Third, that preferential transfer having occurred, it was incumbent on the Trustee to have filed a plenary suit to set aside the preference within the two-year statute of limitations, 11 U.S.C. Section 29(e). Since the trustee failed to attack the preference, it matured into garnishor Zestee's absolute right to the funds in the hands of the garnishee.
The response of the Trustee for Phillips is that Bankruptcy Rule 401 automatically stayed the proceedings in the Western District of Oklahoma and that this became effective on the date of the filing. Appellant in turn replies with the contention that Rule 401 did not become effective until October 1, 1973, and thereby the automatic stay did not take effect until long after the filing and the adjudication of bankruptcy; that it could be effective only if it was in existence as of adjudication.

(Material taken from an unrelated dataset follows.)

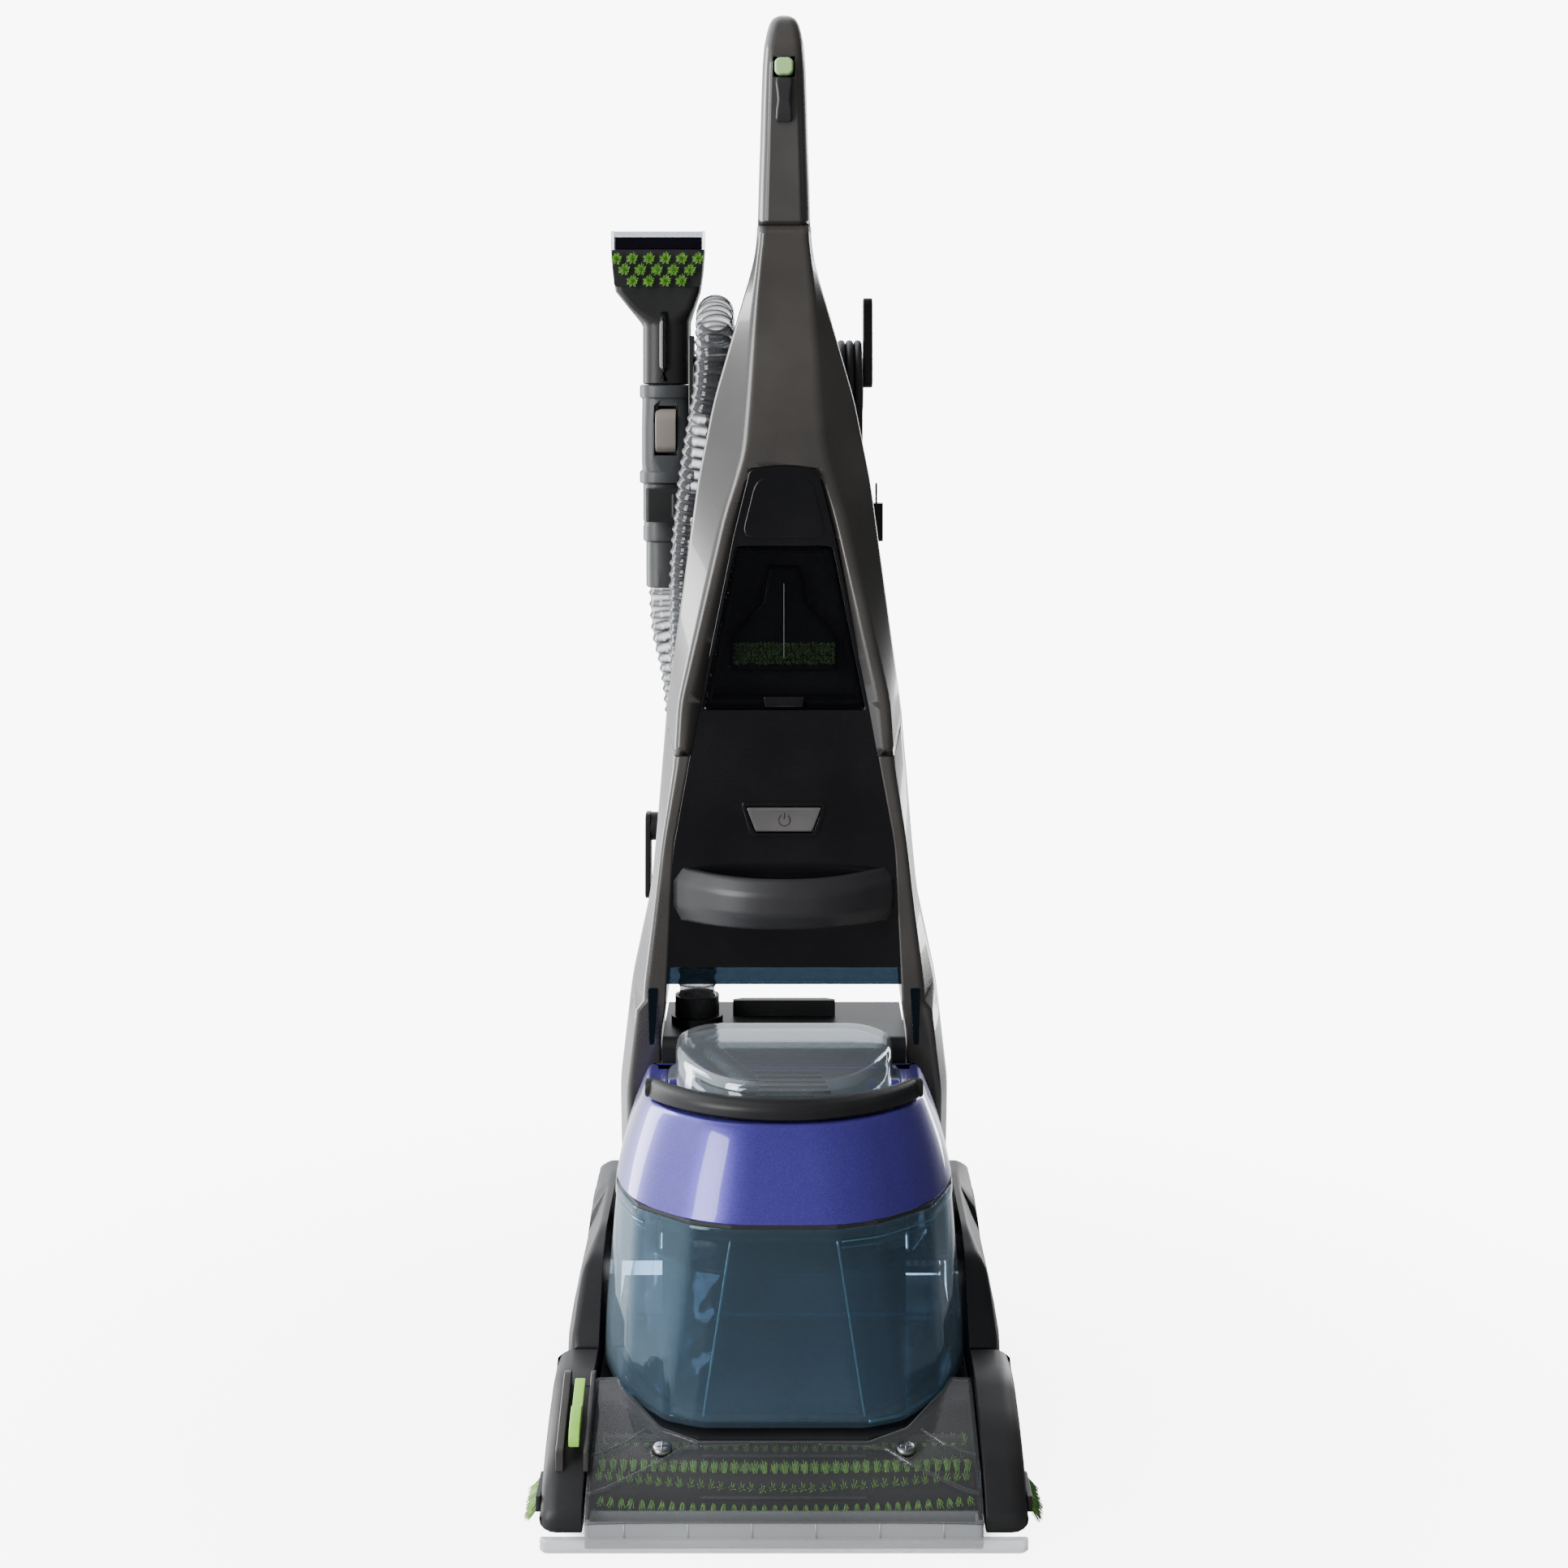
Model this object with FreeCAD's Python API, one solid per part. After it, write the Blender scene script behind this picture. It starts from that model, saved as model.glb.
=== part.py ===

The answer to all of this is found in Section 401(a) of the Bankruptcy Rules which provides in essence that the filing of a petition shall operate as a stay of the commencement or continuation of any action against the bankrupt or of the enforcement of any judgment against him if the action or judgment is founded on an unsecured provable debt. Part (b) in effect states that the stay shall continue until the bankruptcy petition is dismissed or the bankrupt is denied a discharge or otherwise loses his right thereto.
It is the words of Section 401(a) which answer Zestee's contention. The Rule declares that the stay is in effect during the continuation of any action or the enforcement of any judgment. The simple answer is that here the submission of the garnishee summons is part of the enforcement efforts of Zestee. By the specific terms of the rule the automatic stay takes effect.
There is an additional answer to the stay problem. On November 5, 1973, the bankruptcy judge enjoined Zestee Foods from proceeding against any and all funds held by Jewett and Sherman, saying that said funds were an asset of the bankruptcy estate. The judge declared:
Ordered that Zestee Foods, Inc. is restrained from further proceeding against any and all funds held by Jewett & Sherman Co., said funds being an asset of the bankruptcy estate.
Also, on April 12, 1973, the judge ordered Zestee Foods to make any and all claims to the Jewett and Sherman money in the bankruptcy court. The money was ordered to be turned over to the Trustee.
But there is still another reason which supports the action taken by the district court. This was ignored by the parties as was the bankruptcy judge's injunction in their preoccupation with the operation of Rule 401.
Let us assume that under Oklahoma law the service of a garnishee summons is capable of constituting a transfer of property. See Berry-Beall Dry Goods Co. v. Adams, 87 Okl. 291, 211 P. 79 (1922); Barton v. Spencer, 3 Okl. 270, 41 P. 605 (1895). The preferential transfer claimed could not be under these circumstances legally effective. Section 60(a) (1) of the Act,11 U.S.C. 96(a) (1) defines a "preference" as a "transfer . . . of any of the property of the debtor to or for the benefit of a creditor for or on account of an antecedent debt, made or suffered by such debtor while insolvent and within four months before the filing of (a bankruptcy petition)." Collier recognizes this in discussing the fifth element of preference requiring that the transfer be within four months of filing of the petition. See 3 Collier on Bankruptcy, Section 60.32, wherein he discusses the significance of the four months period and explains that a transfer prior to the four months period lacks the essential element of a preference and that a transfer after the filing of the petition does not constitute a preference since by the terms of 70(a) of the Act, the title to the bankrupt's property passes to the trustee as of the date of filing the petition. We are not saying that there could never be a transfer as a result of a garnishee summons. We are saying that there was not a preferential transfer here. Since the purported transfer occurred after the filing of the petition it was abortive. At that time the property in question, the sum owed to Phillips, inured to the Trustee. Section 70 of the Act, 11 U.S.C. Section 110, vests the bankruptcy trustee with title to all non-exempt property held by the bankrupt as of the time of the filing of the petition. It was, therefore, entirely appropriate for the district court to dismiss the garnishee summons.
Inasmuch as our holding is that there was not a preferential transfer, we need not consider Zestee's additional point that the Trustee lost because of its failure to file a plenary suit attacking the "preference" within a two-year period.
The judgment of the district court is affirmed.